For the past several months, bombings have rattled the image of an India industriously humming toward prosperity. Beginning about two years ago, they have occured with increasing frequency: about a dozen such attacks have pockmarked India's largest cities, from Delhi and Jaipur to Bangalore and Guwahati. And so when the alarms went out on Wednesday night, it looked like Mumbai was being hit by another one of those attacks. The modus operandi was similar: simultaneous blasts in heavily populated areas. But this time, the attack was different.

Indeed, the assault only seemed to grow in frenzy, scope and intensity as time passed. Less that two hours after the first reports of firings and explosions, which came at about 10 p.m. local time, it soon became clear that instead of just crude bombs left on bicycles, scooters and cars, this attack used the whole arsenal: grenades, AK-47s, rifles and a car bomb in a taxi that exploded on the highway headed to the city's international airport. And unlike previous attacks, which have hit mainly Indians in popular, crowded markets, this one appeared to have targeted foreigners and the posh hotels they frequent. Two of the city's landmark properties — the Oberoi and the Taj Hotel — were under siege. The grand dome of the Taj caught fire, masked in a purple haze, after terrorists set off an explosion on the roof as police closed in on them. About 300 troops, sent in by the central government, have also surrounded the Oberoi.

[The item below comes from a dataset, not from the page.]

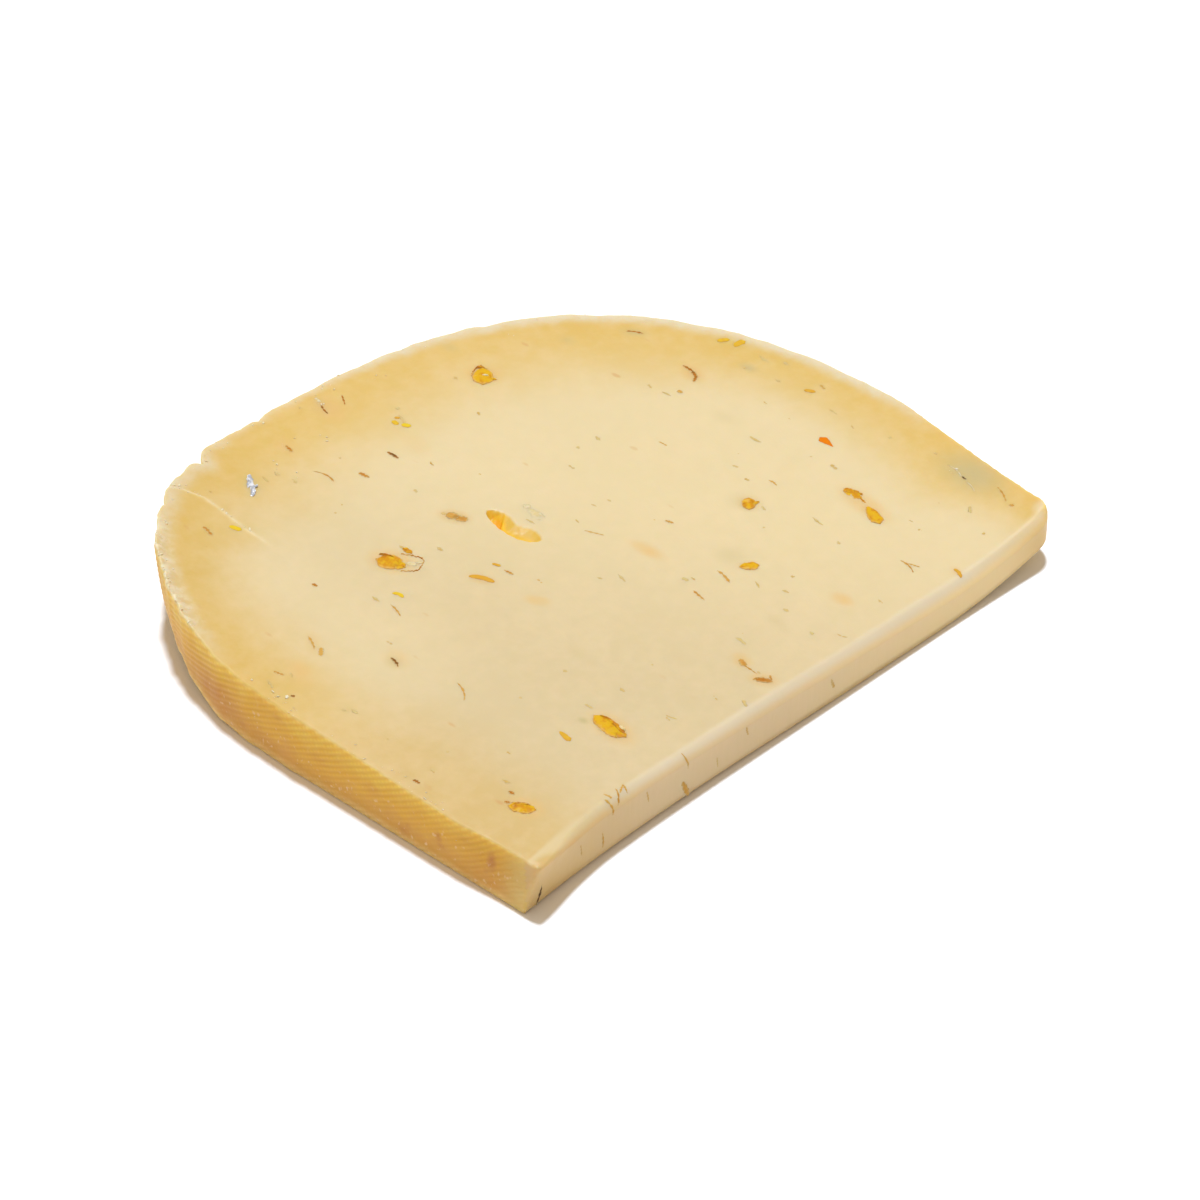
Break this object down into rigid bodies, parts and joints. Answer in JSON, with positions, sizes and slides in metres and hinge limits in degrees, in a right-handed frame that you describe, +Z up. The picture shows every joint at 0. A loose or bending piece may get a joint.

A British national, a man in his 30s, who was having dinner inside the Oberoi Hotel, one of the city's poshest, told the Times Now television station that two young men — in jeans and T shirts — came in brandishing AK-47s and rifles, singled out those carrying British and American passports and ordered them to the roof. "We went on the 18th floor, it became very smoky, we escaped. Just two of us," said the British man, who was not identified. As of 2 a.m. local time, several of the hostages were still being held, with dozens of Indian commandos surrounding the hotel.

A member of Parliament, Krishna Das, who was interviewed from inside the Taj Hotel, reported that two men also entered that hotel's restaurant and started firing, but did not take any hostages. Bombs were reported in at least seven sites in Mumbai, and, by Thursday afternoon, more than 100 people had been reported killed and nearly 300 injured. Eleven police had been killed, including the city's anti-terrorism chief. Several suspects had been shot by police. It is not yet clear how many attackers were involved in the assault.

The hostage situation remains very unclear. There are believed to be some 25 civilians trapped in the Taj, 40 at the Oberoi hotel, and perhaps 10 in the Colaba Market neighborhood. But in each place some of those people may be trapped rather than hostages. Authorities have cordoned off each of the locations. Much of the normally busy city is deserted, with shops and businesses closed.

The attacks come at a moment when Mumbai has become a communal tinderbox and terrorism has become one of the biggest political issues in the country. The ruling Congress Party has drawn flak for allegedly failing to take a strong line on terrorism, but the states ruled by the Bharatiya Janata Party, the leading opposition party at the center, have also been targeted.

Late last month, 10 arrests unearthed what appeared to be a possible Hindu extremist terrorism network, with ties to the BJP. But, for the most part, security agencies and analysts have blamed jihadi groups for the recent terrorism attacks. And the simultaneous bomb blasts on Wednesday — similar to previous radical Islamist attacks — immediately led most observers to suspect the jihadis once again. For years, India blamed Pakistan's intelligence services for terrorism attacks; then the usual suspects became the Harkat ul Jihad Islamia (based in Bangladesh) and Students Islamic Movement of India, a group that has been banned. This summer, a new group emerged, Indian Mujahideen, claiming responsibility via e-mail for several attacks and stressing that their members and grievances were homegrown. A group called Deccan Mujahideen, previously unknown, has also sent an e-mail claiming responsibility for Wednesday's attacks. That claim cannot yet be confirmed.

In 1993 Mumbai was hit by a series of bombs that killed nearly 300 people. Those were allegedly detonated at the behest of local gangsters in retaliation for anti-Muslim violence by India's majority Hindus. Those gangsters, including Dawood Ibrahim, are now believed to have escaped India and to be living in the Pakistani city of Karachi.

As the debate over terrorism continues, various parties have been trading blame. The BJP has accused the Congress of cooking up charges against the arrested Hindu right-wingers, while the Congress has been accusing the BJP of playing a double-game of pointing fingers at the Congress while lending a hand to Hindu-fundamentalist terrorists. Mumbai has been a focus of the tension between the parties, as several of the so-called Hindu terror arrests have taken place in or near the city. Perhaps the size and scale of this most recent attack will force the country's political leaders to finally push through a long-shelved proposal to co-ordinate intelligence on terror incidents between the states and prevent a repeat of Wednesday's bloody spectacle.